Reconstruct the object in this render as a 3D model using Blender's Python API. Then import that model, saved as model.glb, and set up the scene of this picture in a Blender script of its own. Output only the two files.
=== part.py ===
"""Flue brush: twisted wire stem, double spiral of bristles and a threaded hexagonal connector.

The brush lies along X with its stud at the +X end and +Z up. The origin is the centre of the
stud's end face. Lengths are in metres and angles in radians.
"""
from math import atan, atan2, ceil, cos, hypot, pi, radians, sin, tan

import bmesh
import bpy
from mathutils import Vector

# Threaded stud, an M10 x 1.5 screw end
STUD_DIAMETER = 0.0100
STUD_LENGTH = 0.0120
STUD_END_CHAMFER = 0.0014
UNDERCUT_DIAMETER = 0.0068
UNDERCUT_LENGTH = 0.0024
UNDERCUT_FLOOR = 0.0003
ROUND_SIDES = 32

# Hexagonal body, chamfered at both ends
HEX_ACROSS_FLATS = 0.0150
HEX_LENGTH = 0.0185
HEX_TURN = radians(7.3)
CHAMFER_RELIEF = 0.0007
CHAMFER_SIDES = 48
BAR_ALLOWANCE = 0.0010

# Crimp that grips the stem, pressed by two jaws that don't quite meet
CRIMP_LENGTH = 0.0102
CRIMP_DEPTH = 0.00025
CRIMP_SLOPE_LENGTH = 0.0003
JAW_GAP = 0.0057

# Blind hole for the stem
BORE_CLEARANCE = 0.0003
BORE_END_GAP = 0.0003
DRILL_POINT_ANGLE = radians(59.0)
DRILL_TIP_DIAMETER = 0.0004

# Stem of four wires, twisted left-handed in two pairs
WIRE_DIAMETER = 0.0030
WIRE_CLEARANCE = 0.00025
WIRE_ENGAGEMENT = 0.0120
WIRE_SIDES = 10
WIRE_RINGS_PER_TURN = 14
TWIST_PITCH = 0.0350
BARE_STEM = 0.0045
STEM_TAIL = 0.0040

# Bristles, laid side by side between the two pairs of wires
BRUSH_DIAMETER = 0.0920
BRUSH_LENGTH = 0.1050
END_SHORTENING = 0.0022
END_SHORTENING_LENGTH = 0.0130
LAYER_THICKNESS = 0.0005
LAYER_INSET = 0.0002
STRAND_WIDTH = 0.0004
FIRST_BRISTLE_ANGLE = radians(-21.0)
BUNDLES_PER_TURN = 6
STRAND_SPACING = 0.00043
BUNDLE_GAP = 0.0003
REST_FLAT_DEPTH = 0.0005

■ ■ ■

■ **Your goal**
Give the lines again, exactly as they stand, from the beginning of the data through the line with "STEM_TAIL = 0.0040".

■ **Completed exercise**
Reconstruct the object in this render as a 3D model using Blender's Python API. Then import that model, saved as model.glb, and set up the scene of this picture in a Blender script of its own. Output only the two files.
=== part.py ===
"""Flue brush: twisted wire stem, double spiral of bristles and a threaded hexagonal connector.

The brush lies along X with its stud at the +X end and +Z up. The origin is the centre of the
stud's end face. Lengths are in metres and angles in radians.
"""
from math import atan, atan2, ceil, cos, hypot, pi, radians, sin, tan

import bmesh
import bpy
from mathutils import Vector

# Threaded stud, an M10 x 1.5 screw end
STUD_DIAMETER = 0.0100
STUD_LENGTH = 0.0120
STUD_END_CHAMFER = 0.0014
UNDERCUT_DIAMETER = 0.0068
UNDERCUT_LENGTH = 0.0024
UNDERCUT_FLOOR = 0.0003
ROUND_SIDES = 32

# Hexagonal body, chamfered at both ends
HEX_ACROSS_FLATS = 0.0150
HEX_LENGTH = 0.0185
HEX_TURN = radians(7.3)
CHAMFER_RELIEF = 0.0007
CHAMFER_SIDES = 48
BAR_ALLOWANCE = 0.0010

# Crimp that grips the stem, pressed by two jaws that don't quite meet
CRIMP_LENGTH = 0.0102
CRIMP_DEPTH = 0.00025
CRIMP_SLOPE_LENGTH = 0.0003
JAW_GAP = 0.0057

# Blind hole for the stem
BORE_CLEARANCE = 0.0003
BORE_END_GAP = 0.0003
DRILL_POINT_ANGLE = radians(59.0)
DRILL_TIP_DIAMETER = 0.0004

# Stem of four wires, twisted left-handed in two pairs
WIRE_DIAMETER = 0.0030
WIRE_CLEARANCE = 0.00025
WIRE_ENGAGEMENT = 0.0120
WIRE_SIDES = 10
WIRE_RINGS_PER_TURN = 14
TWIST_PITCH = 0.0350
BARE_STEM = 0.0045
STEM_TAIL = 0.0040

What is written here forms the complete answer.